I have a data frame like this:
text, pos No thank you. [(No, DT), (thank, NN), (you, PRP)] They didn't respond [(They, PRP), (didn't, VBP), (respond, JJ)]
I want o apply a function on pos
and save the result in a new column. So the output would look like this:
text, pos score No thank you. [(No, DT), (thank, NN), (you, PRP)] [[0.0, 0.0, 1.0], [], [0.5, 0.0, 0.45]] They didn't respond [(They, PRP), (didn, VBP), (respond, JJ)] [[0.0, 0.0, 1.0], [], [0.75, 0.0, 0.25]]
So the function return a list for each tuple in the list (but the implementation of the function is not the point here, for that I just call get_sentiment
).
I can do it using the nested loop but I didn’t like it. I want to do it using a more pythonic and Pandas Dataframe way:
This is what I have tried so far:
df['score'] = df['pos'].apply(lambda k: [get_sentiment(x,y) for j in k for (x,y) in j])

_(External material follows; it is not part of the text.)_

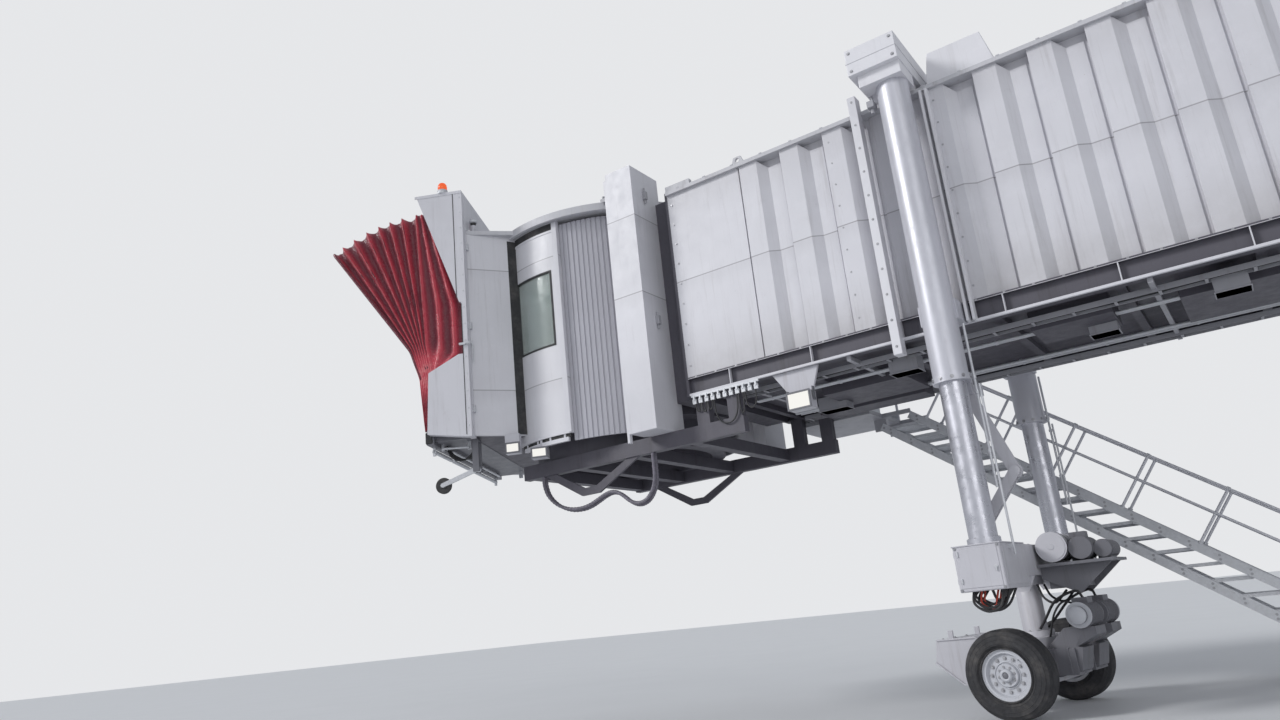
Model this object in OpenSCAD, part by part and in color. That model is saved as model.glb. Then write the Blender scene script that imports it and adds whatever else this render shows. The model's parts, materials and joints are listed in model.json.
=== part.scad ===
// Apron-drive passenger boarding bridge, full size.
// X runs from the cab (negative) to the terminal (positive), the ground is Z = 0 and the side with
// the cab's turned front is -Y. The modules are drawn with the lift columns at X = 0, and the finished
// pieces are moved so that the middle of the rotunda's base flange is the origin.

/* [Outer tunnel] */
// Width over the outer faces of the side walls
tunnel_w = 2900; // [2700:10:3000]
// Height of the lower edge of the side walls above the ground
panel_z = 4250; // [4200:10:4300]
// Height of the side walls
panel_h = 2550; // [2500:10:2600]
// Height of the bottom chords under the side walls
chord_h = 240; // [220:10:260]
// Pitch of the ribs pressed into the side walls
rib_pitch = 580; // [560:10:600]
// Depth of the ribs
rib_depth = 90; // [70:5:100]
// Thickness of the wall behind the ribs
lining_t = 60; // [55:5:65]
// Ribs between the flat cab-end panel and the columns
front_bays = 3; // [2:1:3]
// Ribs between the columns and the terminal end
rear_bays = 11; // [10:1:11]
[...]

However, it raises this error:
ValueError: too many values to unpack (expected 2)
There is a couple of question in so but the answers was in R.
for more clarity:
get_sentiment
function is a function in NLTK
that assigns a list of score to each word (The list is [positive score, negative score, objectivity score]
). Overall, I need to apply that function on top of the pos
column of my Dataframe.
Advertisement
Answer
In your case
df['score'] = df['pos'].apply(lambda k: [get_sentiment(j[0],j[1]) for j in k ])